Alle 11:30 il Ministro dell'Interno Cossiga convoca al Viminale i Ministri della Difesa, Attilio Ruffini, delle Finanze, Franco Maria Malfatti, e di Grazia e Giustizia, Franco Bonifacio, insieme al sottosegretario agli Interni, ai capi dei servizi di sicurezza, e ai capi della Polizia, dei Carabinieri e della Guardia di Finanza, per organizzare il comitato tecnico-operativo, la struttura preposta al coordinamento delle indagini, delle ricerche dell'ostaggio, oltre a decidere e attuare le misure destinate a controbattere l'offensiva terroristica. L'attività del Ministero dell'Interno inizia con un errore: il capo dell'UCIGOS, Antonio Fariello, dirama la disposizione di attuare il piano «Zero»; in realtà il piano non esisteva e si riferiva a disposizioni di mobilitazione previste in casi di emergenza per la sola Provincia di Sassari. Solo alle ore 12:15 viene diramata la comunicazione che annullava la precedente disposizione sull'inesistente piano.
La polizia scientifica, intanto, aveva raccolto gli elementi utili alle indagini e, alle ore 10:00, era stata redatta un'accurata relazione della scena presente sul luogo dell'agguato, con descrizione della posizione dei cadaveri. Ma la confusione e la presenza di curiosi non permettono una completa individuazione di ogni elementi di prova; alcuni reperti vengono calpestati o spostati, anche a causa della leggera pendenza del piano stradale di via Fani, in discesa su via Stresa.
Alle 11:50 vengono comunicate le prime notizie riguardo alla targa «CD 19707» della Fiat 128 dei terroristi, che risultava assegnata all'ambasciata del Venezuela.
Alle 12:36, i sanitari del Policlinico Gemelli comunicano ufficialmente che anche il vicebrigadiere Francesco Zizzi è morto.
Alle ore 12:45 si apre la seduta alla Camera dei deputati e, dopo un austero saluto del presidente Pietro Ingrao, prende la parola Andreotti. Alle ore 20:35 viene votata la fiducia al nuovo governo, con 545 voti favorevoli, 30 voti contrari e tre astenuti.

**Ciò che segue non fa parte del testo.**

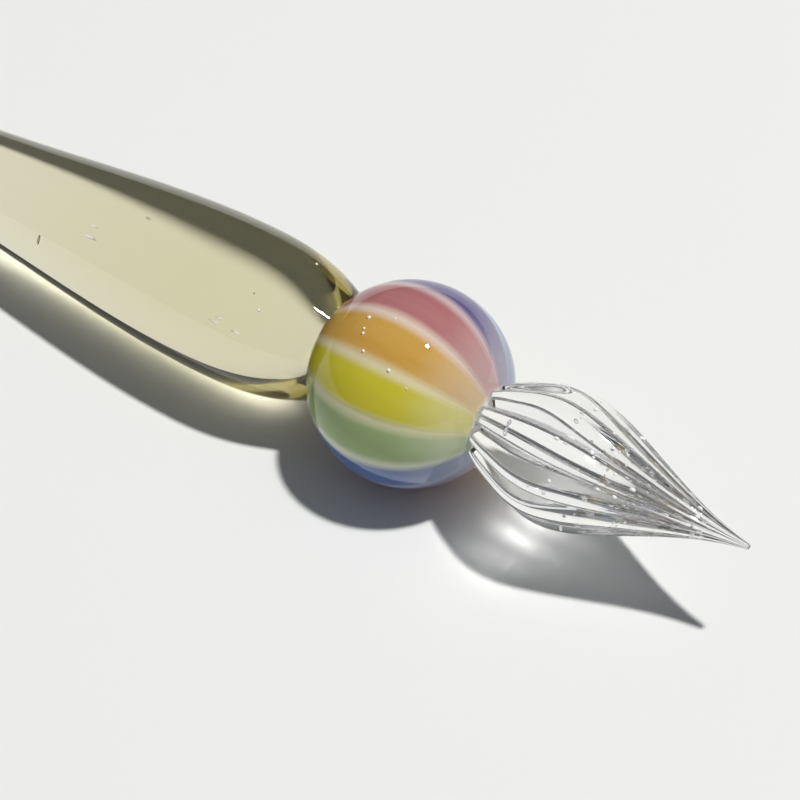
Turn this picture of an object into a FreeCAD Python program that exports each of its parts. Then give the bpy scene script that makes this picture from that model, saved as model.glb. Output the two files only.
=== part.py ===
# Glass dip pen, lampworked from three gathers of glass that are fused end to end:
# a smoke-tinted handle, a striped and cased ball bead, and a clear ribbed nib.
#
# Units are millimetres. The pen's axis is X, with the nib pointing along +X. The
# origin is the centre of the ball bead. Z is up, and the stripes and ribs are set
# round the axis as they lie when the pen rests on a table.
# Every angle round the axis is counted from +Y towards +Z.

import FreeCAD, Part
import math
import os

os.makedirs("parts", exist_ok=True)

V = FreeCAD.Vector
CENTRE = V(0, 0, 0)
X_AXIS = V(1, 0, 0)

# ---- driving dimensions -------------------------------------------------------

BEAD_RADIUS = 7.0
CASING_WALL = 0.25
CANE_DEPTH = 0.45

STRIPE_COLOURS = ["blue", "violet", "rose", "orange", "yellow", "green"]
STRIPE_REPEATS = 2
STRIPE_WIDTH = 24.4          # degrees round the axis; the rest of each pitch is opal
FIRST_STRIPE = 21.5          # angle of the first blue stripe's middle
STRIPE_END = 14.0            # degrees from the axis where a cane stops, at both poles

# Handle: distance behind the bead's centre, and radius there.
HANDLE_SEAT_RADIUS = 3.65    # where the handle's skin meets the bead's core
HANDLE_SEAT_SLOPE = 0.45     # how fast the skin widens there
HANDLE_STATIONS = [
    (8.5, 4.82),
    (14.6, 5.66),
    (23.5, 5.25),
    (34.0, 4.14),
    (48.0, 3.05),
    (70.0, 2.3),
    (100.0, 2.1),
]
TAIL_RADIUS = 2.1
TAIL_START = 131.0           # the rounded end begins here

# Nib: distance in front of the bead's centre, radius over the ribs' crests, and the
# crest's own rounding as a share of that radius (small = deep grooves).
RIB_COUNT = 10
RIB_ANGLE = 13.8             # angle of the first rib's crest
RIB_TWIST = 4.0              # degrees that a rib turns between the bead and the tip
NIB_STATIONS = [
    (5.6, 2.05, 0.25),
    (6.9, 3.0, 0.245),
    (8.4, 3.78, 0.242),
    (10.2, 4.52, 0.24),
    (12.0, 4.8, 0.24),
    (13.9, 4.52, 0.24),
    (16.3, 3.65, 0.24),
    (18.7, 2.6, 0.24),
    (21.3, 1.5, 0.245),
    (23.8, 0.66, 0.26),
    (25.2, 0.33, 0.28),
    (25.8, 0.22, 0.30),
    (26.0, 0.10, 0.30),
]

# ---- derived sizes ------------------------------------------------------------

CORE_RADIUS = BEAD_RADIUS - CASING_WALL
STRIPE_COUNT = len(STRIPE_COLOURS) * STRIPE_REPEATS
STRIPE_PITCH = 360.0 / STRIPE_COUNT
RIB_PITCH = 360.0 / RIB_COUNT


def on_circle(radius, degrees):
    """Point of the XY plane at an angle from +X on a circle round the origin."""
    angle = math.radians(degrees)
    return V(radius * math.cos(angle), radius * math.sin(angle), 0)


def round_axis(x, radius, degrees):
    """Point at a distance along the pen, at a radius and angle round its axis."""
    angle = math.radians(degrees)
    return V(x, radius * math.cos(angle), radius * math.sin(angle))


def core_ball():
    """The ball that the casing, the handle and the nib are all melted on to."""
    return Part.makeSphere(CORE_RADIUS)


def save(shape, node):
    solids = len(shape.Solids)
    box = shape.BoundBox
    print(f"{node:20s} solids {solids}  valid {shape.isValid()}  volume {shape.Volume:9.2f}"
          f"  x {box.XMin:8.2f} {box.XMax:7.2f}")
    shape.exportStep(f"parts/{node}.step")


# ---- the bead -----------------------------------------------------------------

def stripe_cane(middle):
    """One flat cane laid from pole to pole: a lune of the core's skin.

    A slice of ring between two circles of the XY plane is turned about the pen's
    axis through the stripe's width.
    """
    outer = CORE_RADIUS
    inner = CORE_RADIUS - CANE_DEPTH
    low, high = STRIPE_END, 180.0 - STRIPE_END
    over = Part.Arc(on_circle(outer, low), on_circle(outer, 90), on_circle(outer, high))
    under = Part.Arc(on_circle(inner, high), on_circle(inner, 90), on_circle(inner, low))
    left_end = Part.LineSegment(on_circle(outer, high), on_circle(inner, high))
    right_end = Part.LineSegment(on_circle(inner, low), on_circle(outer, low))
    edges = [over.toShape(), left_end.toShape(), under.toShape(), right_end.toShape()]
    slice_face = Part.Face(Part.Wire(edges))
    slice_face.rotate(CENTRE, X_AXIS, middle - STRIPE_WIDTH / 2)
    return slice_face.revolve(CENTRE, X_AXIS, STRIPE_WIDTH)


def stripe_canes():
    """The canes by node name, the colours in order and then in order again."""
    canes = {}
    for index in range(STRIPE_COUNT):
        colour = STRIPE_COLOURS[index % len(STRIPE_COLOURS)]
        turn = index // len(STRIPE_COLOURS) + 1
        canes[f"stripe_{colour}_{turn}"] = stripe_cane(FIRST_STRIPE + index * STRIPE_PITCH)
    return canes


def bead_core(canes):
    """Opal ball with a shallow bed for each cane."""
    return core_ball().cut(list(canes.values()))


def bead_casing(joined):
    """Clear skin gathered over the core and its canes, open where others are joined."""
    return Part.makeSphere(BEAD_RADIUS).cut([core_ball()] + joined)


# ---- the handle ---------------------------------------------------------------

def handle():
    """Teardrop turned about the axis, cupped in front to sit on the bead's core."""
    seat_angle = math.degrees(math.asin(HANDLE_SEAT_RADIUS / CORE_RADIUS))
    seat_middle = on_circle(CORE_RADIUS, 180)
    seat_edge = on_circle(CORE_RADIUS, 180 - seat_angle)
    cup = Part.Arc(seat_middle, on_circle(CORE_RADIUS, 180 - seat_angle / 2), seat_edge)

    skin_points = [seat_edge]
    skin_points += [V(-distance, radius, 0) for distance, radius in HANDLE_STATIONS]
    skin_points.append(V(-TAIL_START, TAIL_RADIUS, 0))
    skin = Part.BSplineCurve()
    skin.interpolate(
        skin_points,
        InitialTangent=V(-1, HANDLE_SEAT_SLOPE, 0),
        FinalTangent=V(-1, 0, 0),
    )

    tail_centre = V(-TAIL_START, 0, 0)
    tail = Part.Arc(
        V(-TAIL_START, TAIL_RADIUS, 0),
        tail_centre + on_circle(TAIL_RADIUS, 135),
        tail_centre + on_circle(TAIL_RADIUS, 180),
    )
    axis_line = Part.LineSegment(V(-TAIL_START - TAIL_RADIUS, 0, 0), seat_middle)
    outline = Part.Wire([c.toShape() for c in (cup, skin, tail, axis_line)])
    return Part.Face(outline).revolve(CENTRE, X_AXIS, 360)


# ---- the nib ------------------------------------------------------------------

def rib_section(x, crest_radius, roundness, turned):
    """Closed outline of ten round ribs that meet in sharp grooves.

    Each rib is an arc about a centre on its own crest line, roundness x crest
    radius in size, cut off where it meets the ribs beside it.
    """
    rib_size = roundness * crest_radius
    rib_centre = crest_radius - rib_size
    half = math.radians(RIB_PITCH / 2)
    groove = rib_centre * math.cos(half)
    groove += math.sqrt(rib_size**2 - (rib_centre * math.sin(half)) ** 2)
    arcs = []
    for index in range(RIB_COUNT):
        crest = RIB_ANGLE + turned + index * RIB_PITCH
        arc = Part.Arc(
            round_axis(x, groove, crest - RIB_PITCH / 2),
            round_axis(x, crest_radius, crest),
            round_axis(x, groove, crest + RIB_PITCH / 2),
        )
        arcs.append(arc.toShape())
    return Part.Wire(arcs)


def nib():
    """Ribbed bulb drawn out to a fine point, seated on the bead's core."""
    first = NIB_STATIONS[0][0]
    last = NIB_STATIONS[-1][0]
    sections = []
    for x, crest_radius, roundness in NIB_STATIONS:
        turned = RIB_TWIST * (x - first) / (last - first)
        sections.append(rib_section(x, crest_radius, roundness, turned))
    return Part.makeLoft(sections, True, False).cut(core_ball())


canes = stripe_canes()
handle_glass = handle()
nib_glass = nib()
save(handle_glass, "handle")
save(bead_core(canes), "bead_core")
for node, cane in canes.items():
    save(cane, node)
save(bead_casing([handle_glass, nib_glass]), "bead_casing")
save(nib_glass, "nib")
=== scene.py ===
# %% [markdown]
# # A glass dip pen
#
# The pen is three gathers of glass melted together: a smoke-tinted handle, a ball
# bead with coloured canes under a clear skin, and a clear ribbed nib. This lesson
# works each of them out as a surface with numpy, gives it its glass, and lays the
# pen on a table in soft light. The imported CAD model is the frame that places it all.

# %% Load the frame
import math

import bpy
import numpy as np
from mathutils import Matrix, Vector


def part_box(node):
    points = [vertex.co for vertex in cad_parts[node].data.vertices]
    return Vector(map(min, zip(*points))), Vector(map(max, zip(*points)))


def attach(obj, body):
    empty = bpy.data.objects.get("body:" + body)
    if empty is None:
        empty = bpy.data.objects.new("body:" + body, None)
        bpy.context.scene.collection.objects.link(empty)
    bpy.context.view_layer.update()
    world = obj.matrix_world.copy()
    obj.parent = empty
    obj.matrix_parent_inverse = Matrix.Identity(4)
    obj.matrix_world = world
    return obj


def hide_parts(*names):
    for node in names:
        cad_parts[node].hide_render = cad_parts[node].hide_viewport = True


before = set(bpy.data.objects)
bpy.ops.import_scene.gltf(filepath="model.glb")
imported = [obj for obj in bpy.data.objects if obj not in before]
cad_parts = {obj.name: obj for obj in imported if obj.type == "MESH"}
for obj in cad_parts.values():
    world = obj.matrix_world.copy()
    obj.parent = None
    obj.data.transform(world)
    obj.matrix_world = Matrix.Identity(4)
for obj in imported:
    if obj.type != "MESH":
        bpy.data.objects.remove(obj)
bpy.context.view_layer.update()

MM = 0.001

# %% [markdown]
# ## Sizes
#
# The pen's axis is X, with the nib towards +X, and the bead's centre is the origin.
# Radii and ends are read from the frame's boxes. Angles round the axis are counted
# from +Y towards +Z, in degrees, as a glassworker would turn the pen in the flame.

# %% Sizes from the frame
BEAD_RADIUS = float(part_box("bead_casing")[1][2])
CORE_RADIUS = float(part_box("bead_core")[1][2])
TAIL_END = -float(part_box("handle")[0][0])
NIB_END = float(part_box("nib")[1][0])
reaches = {"bead": BEAD_RADIUS, "core": CORE_RADIUS, "tail": TAIL_END, "tip": NIB_END}
for name, size in reaches.items():
    print(f"{name}: {size / MM:.2f} mm from the bead's centre")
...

Durante il resto della giornata, si susseguirono indiscrezioni e informazioni sulle prime indagini e gli sviluppi della ricerca dei rapitori e dell'ostaggio. Vengono diramate dal sostituto procuratore Infelisi notizie completamente errate sul possibile impiego da parte dei terroristi di una pistola Nagant. Un'enorme quantità di segnalazioni da parte di cittadini viene registrata e controllata senza alcun risultato.
Il Ministero dell'Interno diffonde nomi e foto di 19 presunti terroristi ricercati, probabilmente coinvolti. La lista presentava gravi errori e include criminali comuni, due persone già detenute e militanti di altri gruppi eversivi estranei ai fatti. Cinque le persone incluse, realmente responsabili dell'agguato e del sequestro: Mario Moretti, Lauro Azzolini, Franco Bonisoli, Prospero Gallinari e Rocco Micaletto.

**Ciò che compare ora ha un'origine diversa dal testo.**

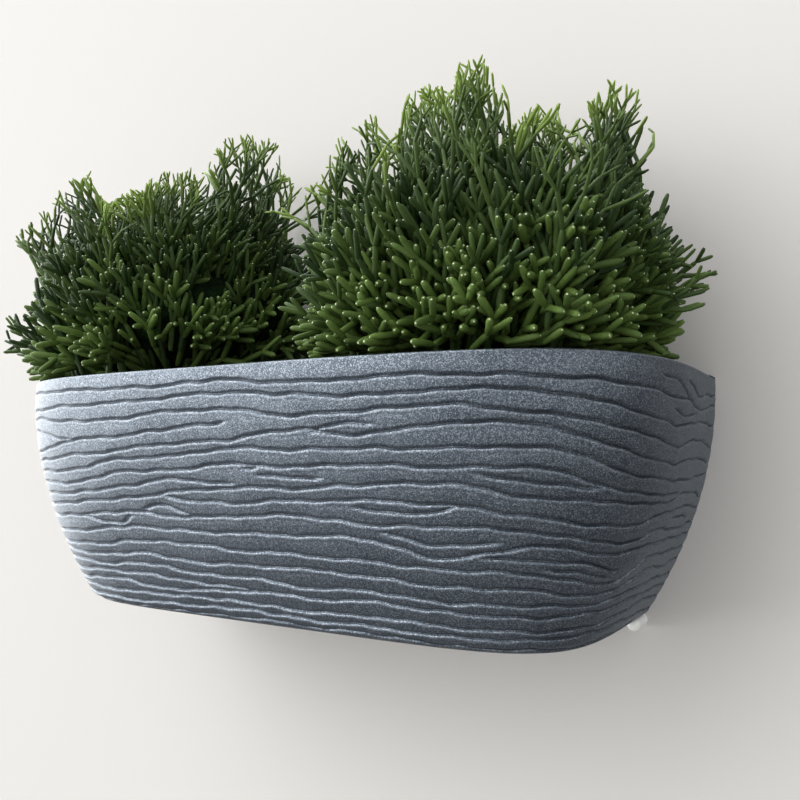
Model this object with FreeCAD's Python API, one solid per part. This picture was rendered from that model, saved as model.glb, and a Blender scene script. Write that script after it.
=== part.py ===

Alle ore 23:30 viene fermato, su disposizione di Infelisi, Gianfranco Moreno, dipendente di una banca, personaggio che si sarebbe ben presto rivelato completamente estraneo ai fatti.

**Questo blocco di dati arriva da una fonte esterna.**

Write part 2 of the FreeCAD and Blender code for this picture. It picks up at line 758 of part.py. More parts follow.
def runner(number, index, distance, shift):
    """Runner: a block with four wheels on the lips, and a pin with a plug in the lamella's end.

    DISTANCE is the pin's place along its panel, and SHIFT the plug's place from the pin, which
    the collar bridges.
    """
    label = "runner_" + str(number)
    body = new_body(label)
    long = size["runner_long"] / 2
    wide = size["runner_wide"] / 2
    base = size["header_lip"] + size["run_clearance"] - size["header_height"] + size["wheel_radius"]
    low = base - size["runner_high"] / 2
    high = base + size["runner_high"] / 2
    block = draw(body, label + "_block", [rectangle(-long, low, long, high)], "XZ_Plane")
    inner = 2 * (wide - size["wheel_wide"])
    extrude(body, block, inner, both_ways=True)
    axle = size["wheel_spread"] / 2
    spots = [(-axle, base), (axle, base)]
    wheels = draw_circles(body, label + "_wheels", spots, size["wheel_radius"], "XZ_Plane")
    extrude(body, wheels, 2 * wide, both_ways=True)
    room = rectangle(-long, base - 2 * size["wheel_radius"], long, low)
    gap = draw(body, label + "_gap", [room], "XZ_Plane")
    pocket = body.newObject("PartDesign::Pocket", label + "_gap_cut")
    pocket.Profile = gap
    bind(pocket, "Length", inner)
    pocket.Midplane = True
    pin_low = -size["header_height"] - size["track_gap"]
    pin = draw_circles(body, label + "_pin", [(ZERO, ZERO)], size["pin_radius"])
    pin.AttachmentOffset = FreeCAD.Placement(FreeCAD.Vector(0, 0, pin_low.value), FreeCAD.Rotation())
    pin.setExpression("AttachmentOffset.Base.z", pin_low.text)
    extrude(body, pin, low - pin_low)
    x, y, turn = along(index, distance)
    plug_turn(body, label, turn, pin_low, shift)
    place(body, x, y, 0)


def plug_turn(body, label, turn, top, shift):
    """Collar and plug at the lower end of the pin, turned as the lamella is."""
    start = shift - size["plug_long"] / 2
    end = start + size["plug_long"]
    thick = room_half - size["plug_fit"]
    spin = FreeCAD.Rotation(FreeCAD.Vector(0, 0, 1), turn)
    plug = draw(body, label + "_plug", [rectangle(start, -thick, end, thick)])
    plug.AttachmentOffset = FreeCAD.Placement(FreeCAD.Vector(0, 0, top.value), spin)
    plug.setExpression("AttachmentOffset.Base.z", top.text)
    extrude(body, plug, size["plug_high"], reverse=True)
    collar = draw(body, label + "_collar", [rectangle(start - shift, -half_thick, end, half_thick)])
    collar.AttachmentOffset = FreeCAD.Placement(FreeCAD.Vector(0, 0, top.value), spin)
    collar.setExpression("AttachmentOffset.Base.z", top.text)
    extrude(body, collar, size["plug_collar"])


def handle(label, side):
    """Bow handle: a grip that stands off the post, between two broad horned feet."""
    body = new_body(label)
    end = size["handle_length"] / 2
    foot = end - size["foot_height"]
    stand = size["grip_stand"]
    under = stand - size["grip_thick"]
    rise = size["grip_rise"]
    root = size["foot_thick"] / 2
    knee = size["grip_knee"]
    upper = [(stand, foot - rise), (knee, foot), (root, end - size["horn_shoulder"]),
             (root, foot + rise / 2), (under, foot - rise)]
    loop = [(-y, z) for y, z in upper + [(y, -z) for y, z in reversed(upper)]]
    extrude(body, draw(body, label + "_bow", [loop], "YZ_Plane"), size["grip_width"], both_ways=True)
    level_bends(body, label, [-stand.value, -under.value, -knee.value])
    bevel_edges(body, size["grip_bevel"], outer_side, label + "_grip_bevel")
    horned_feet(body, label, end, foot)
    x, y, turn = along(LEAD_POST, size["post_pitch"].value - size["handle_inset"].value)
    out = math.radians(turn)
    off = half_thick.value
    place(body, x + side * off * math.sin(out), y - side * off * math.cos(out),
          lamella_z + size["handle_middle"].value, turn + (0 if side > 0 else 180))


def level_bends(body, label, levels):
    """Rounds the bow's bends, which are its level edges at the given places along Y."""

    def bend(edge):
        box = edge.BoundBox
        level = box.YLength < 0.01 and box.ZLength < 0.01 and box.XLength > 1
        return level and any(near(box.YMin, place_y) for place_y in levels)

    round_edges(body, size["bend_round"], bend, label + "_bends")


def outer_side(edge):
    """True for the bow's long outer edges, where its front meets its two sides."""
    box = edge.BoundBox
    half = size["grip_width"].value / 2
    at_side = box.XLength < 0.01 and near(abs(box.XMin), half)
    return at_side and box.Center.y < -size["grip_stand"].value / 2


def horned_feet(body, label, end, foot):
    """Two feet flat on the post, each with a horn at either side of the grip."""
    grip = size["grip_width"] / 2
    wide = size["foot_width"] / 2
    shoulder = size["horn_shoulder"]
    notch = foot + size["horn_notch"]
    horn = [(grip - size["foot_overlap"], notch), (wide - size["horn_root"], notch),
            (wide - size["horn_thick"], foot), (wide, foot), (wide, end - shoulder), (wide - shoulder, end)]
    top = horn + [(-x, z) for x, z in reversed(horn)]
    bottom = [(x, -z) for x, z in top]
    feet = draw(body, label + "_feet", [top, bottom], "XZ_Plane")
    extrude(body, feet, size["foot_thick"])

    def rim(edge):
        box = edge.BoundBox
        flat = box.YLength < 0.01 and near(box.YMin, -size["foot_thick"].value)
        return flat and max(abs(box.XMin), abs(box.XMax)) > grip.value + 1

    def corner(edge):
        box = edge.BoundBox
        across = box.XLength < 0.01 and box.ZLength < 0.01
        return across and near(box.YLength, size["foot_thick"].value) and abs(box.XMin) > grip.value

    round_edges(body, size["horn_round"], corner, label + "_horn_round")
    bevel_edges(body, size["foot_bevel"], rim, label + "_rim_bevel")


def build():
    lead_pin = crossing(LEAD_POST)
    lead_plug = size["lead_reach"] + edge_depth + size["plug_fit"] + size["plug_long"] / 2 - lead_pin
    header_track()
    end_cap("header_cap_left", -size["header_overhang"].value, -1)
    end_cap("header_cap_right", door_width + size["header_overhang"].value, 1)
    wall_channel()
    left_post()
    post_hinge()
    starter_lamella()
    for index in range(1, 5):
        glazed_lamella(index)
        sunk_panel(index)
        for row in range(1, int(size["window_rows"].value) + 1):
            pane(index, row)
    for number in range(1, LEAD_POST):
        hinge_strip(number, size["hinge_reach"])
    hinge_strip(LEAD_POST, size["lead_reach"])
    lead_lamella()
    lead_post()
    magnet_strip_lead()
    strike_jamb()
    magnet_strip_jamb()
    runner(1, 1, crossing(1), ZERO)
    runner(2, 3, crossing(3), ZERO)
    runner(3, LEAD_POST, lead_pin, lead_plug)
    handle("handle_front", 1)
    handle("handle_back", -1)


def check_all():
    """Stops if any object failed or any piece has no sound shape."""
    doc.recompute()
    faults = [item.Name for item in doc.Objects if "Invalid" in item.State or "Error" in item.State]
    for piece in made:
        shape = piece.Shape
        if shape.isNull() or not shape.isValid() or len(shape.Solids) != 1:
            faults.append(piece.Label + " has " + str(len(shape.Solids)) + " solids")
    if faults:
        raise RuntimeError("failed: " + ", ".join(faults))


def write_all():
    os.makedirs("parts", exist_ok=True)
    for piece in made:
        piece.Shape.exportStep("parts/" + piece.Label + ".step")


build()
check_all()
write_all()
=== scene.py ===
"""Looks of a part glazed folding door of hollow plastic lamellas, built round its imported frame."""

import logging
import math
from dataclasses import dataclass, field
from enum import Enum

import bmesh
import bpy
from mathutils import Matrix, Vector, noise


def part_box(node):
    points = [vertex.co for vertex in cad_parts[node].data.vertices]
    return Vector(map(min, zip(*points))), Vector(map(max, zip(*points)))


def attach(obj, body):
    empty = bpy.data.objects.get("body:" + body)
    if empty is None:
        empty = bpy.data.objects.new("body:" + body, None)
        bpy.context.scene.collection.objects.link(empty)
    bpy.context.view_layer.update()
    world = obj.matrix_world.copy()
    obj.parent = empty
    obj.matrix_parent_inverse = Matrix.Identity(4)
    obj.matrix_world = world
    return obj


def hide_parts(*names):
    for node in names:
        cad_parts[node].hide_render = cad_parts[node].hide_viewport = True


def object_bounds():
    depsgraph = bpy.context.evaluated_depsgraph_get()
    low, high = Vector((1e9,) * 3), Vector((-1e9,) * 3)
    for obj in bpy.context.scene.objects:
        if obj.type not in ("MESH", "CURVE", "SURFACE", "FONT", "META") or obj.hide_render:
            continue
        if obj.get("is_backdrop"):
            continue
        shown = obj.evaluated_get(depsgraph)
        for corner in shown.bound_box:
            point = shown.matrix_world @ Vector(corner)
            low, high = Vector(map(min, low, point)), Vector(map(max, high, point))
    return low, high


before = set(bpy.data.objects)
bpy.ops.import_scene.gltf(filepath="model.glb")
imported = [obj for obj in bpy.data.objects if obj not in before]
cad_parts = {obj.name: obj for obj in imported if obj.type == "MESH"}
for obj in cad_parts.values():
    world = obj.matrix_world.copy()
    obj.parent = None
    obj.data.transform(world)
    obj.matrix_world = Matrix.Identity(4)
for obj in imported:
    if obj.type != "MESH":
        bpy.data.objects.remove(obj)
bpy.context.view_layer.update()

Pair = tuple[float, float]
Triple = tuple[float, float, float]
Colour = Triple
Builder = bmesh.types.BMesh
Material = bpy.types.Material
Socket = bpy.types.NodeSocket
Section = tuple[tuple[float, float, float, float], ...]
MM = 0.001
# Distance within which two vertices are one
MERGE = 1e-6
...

Nonostante infortuni e confusione, le autorità non furono completamente inefficienti nelle prime ore dopo l'agguato. In particolare, il dirigente della DIGOS Domenico Spinella aveva intrapreso le prime ricerche di elementi sospetti dell'estremismo romano di cui non si sapeva più nulla da anni. Tra il pomeriggio del 16 marzo e il mattino del 17 marzo, agenti di polizia si presentano e sottopongono a perquisizioni le abitazioni di Adriana Faranda e Valerio Morucci senza trovarne traccia, poi tra i principali responsabili del sequestro.
Nel frattempo, alle ore 21:00 si conclude la seconda riunione del comitato tecnico-operativo presieduta Cossiga: non emergono novità importanti, si discute soprattutto di intensificare i posti di blocco, di attivare contatti con i servizi segreti stranieri, di organizzare un piano di massicce perquisizioni alla ricerca della prigione dell'ostaggio, e si rinuncia a istituire una taglia sui rapitori.